Especially mothers of toddlers who are aspiring test cricketers (at this point, what’s the bet that most little boys who watched the historic World Cup final, and Dhoni’s spectacular sixer that clinched it, lisp that they want to grow up and be like him). We now know what it takes to be a champion (guts, talent and the right temperament). But what does it take to be the mother who produces such a champion?

I am sure the lady who gave birth to this extraordinary man must be extraordinary herself. Not in a flamboyant way. Not in the public space her son now occupies, but determinedly, quietly, steadily and surely. It is not often that mothers of male super achievers are given their due. 

Even Sachin Tendulkar looks skywards and thank his late father when he hits yet another milestone. We know Sachin has deep regard for his mother but not much is known about the lady who gave birth to this living legend. 

Yuvraj Singh’s mother is more upfront while claiming her rightful place under the sun. Shabnam Singh doesn’t hesitate to speak her mind when she thinks her precious son has not been appreciated enough. She even goes so far as to write a strong letter to an international fashion magazine that had dared to comment on Yuvraj’s birth last year (they loved her feisty style, and printed it). 

After this victory, she has been both visible and audible talking about her ladla beta. But since this is Dhoni’s moment as the captain of the victorious team, it’s more relevant to track his antecedents. Besides, Dhoni’s story is so much more dramatic. In fact, it reads like a TV soap. 
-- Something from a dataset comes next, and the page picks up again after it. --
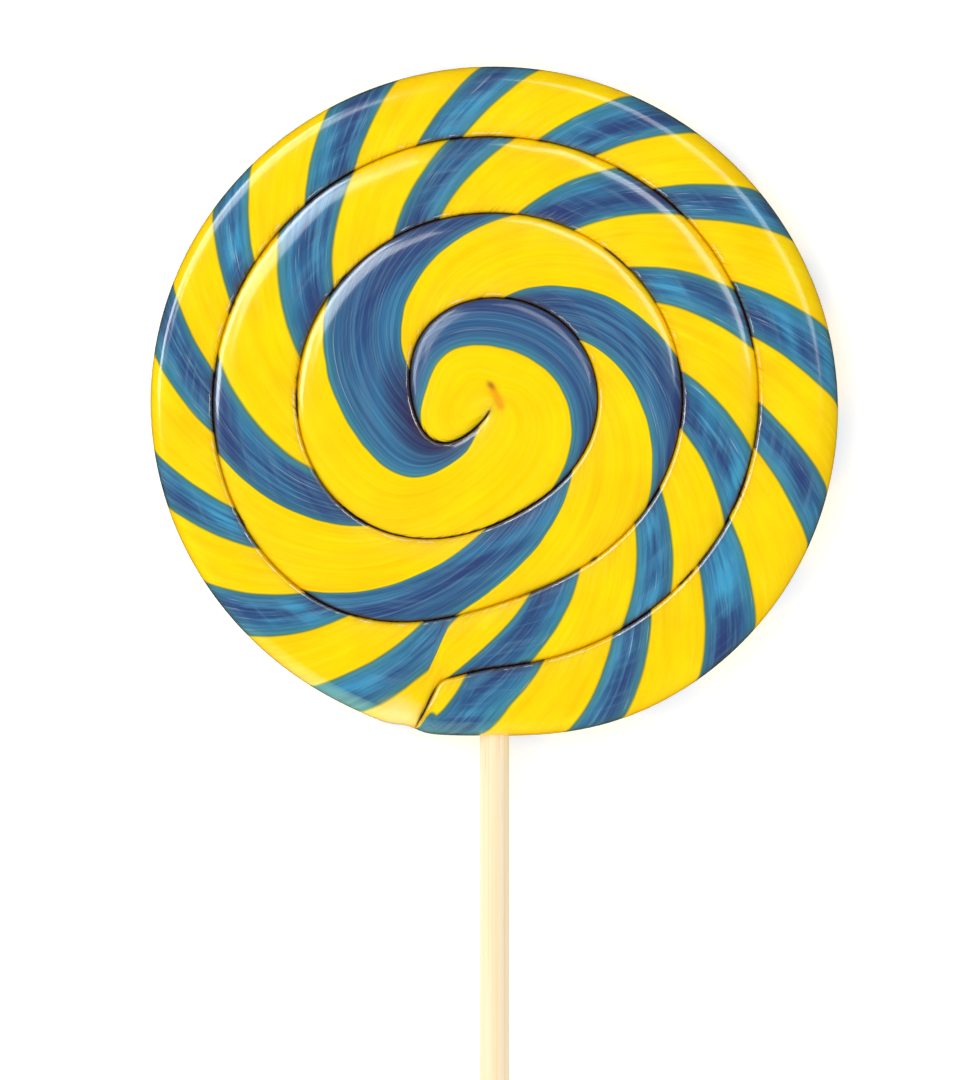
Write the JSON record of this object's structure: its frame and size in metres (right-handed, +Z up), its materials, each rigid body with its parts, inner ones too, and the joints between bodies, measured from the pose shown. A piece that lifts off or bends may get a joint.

This young man from Ranchi has scripted one of the most inspiring, real-life stories ever and, like it happens in fiction, we want to know more about the lady who brought him into the world. From the little that is available in the public domain, Devaki married Paan Singh and produced three children, two boys and a girl.
She prefers to stay in the shadows and let her son’s success do all the talking. She was admirably discreet even during her celebrity son’s modest wedding last year. She has done a bloody good job of raising her kids. Nobody can taunt her by singing, “Maa da ladla bigad gaya”.

If I were in her shoes, I would have insisted on getting some exclusive “Mommy-time” with the guy, before the world grabs and monopolises him. 

I would even put in a pre-condition — no managers, lackeys, fans, hangers on, endorsement chaps, deal makers, cricket officials, bodyguards, stylists, advisers, chamchas, dieticians, bankers, physical trainers, not even his lovely bride Sakshi. Just me and my boy, bonding over comfort food and conversation that has nothing to do with cricket. 

Over chai, daal chaaval and his favourite guilty snack, I would make him laugh, even cry and forget he is MSD — the most successful cricket captain in the world right now. I would tell him over and over again that he’s a champion, my champion. A permanent hero in a mother’s eyes, regardless of wins and losses.

I would restrict my comments to light-hearted banter and remind him of his carefree childhood, running around Ranchi in half-pants and bunking school. 

The one thing I wouldn’t do is to treat him like a star — a megastar. I would not allow myself to be overawed or overwhelmed by his success. Nor make any references to those dramatic moments that brought so much joy to so many people. Nope. 

I would treat him like a “normal” son, shower him with love (the same love he has known since birth, nothing “extra” because he is a super-celebrity now), wipe the tears of joy from both our eyes with the corner of my sari and carry on like nothing has happened and, certainly, like nothing has changed and nothing will, regardless of circumstances. 

That’s what moms are there for. To provide a reality check, along with unconditional love, no matter what and no matter whom. Dhoni has more than a billion admirers all over the world. But only one mother. He has the world at his feet, but I am certain his biggest trophy of all time still remains his mom. 

Well done, Mummyji! India is proud of you.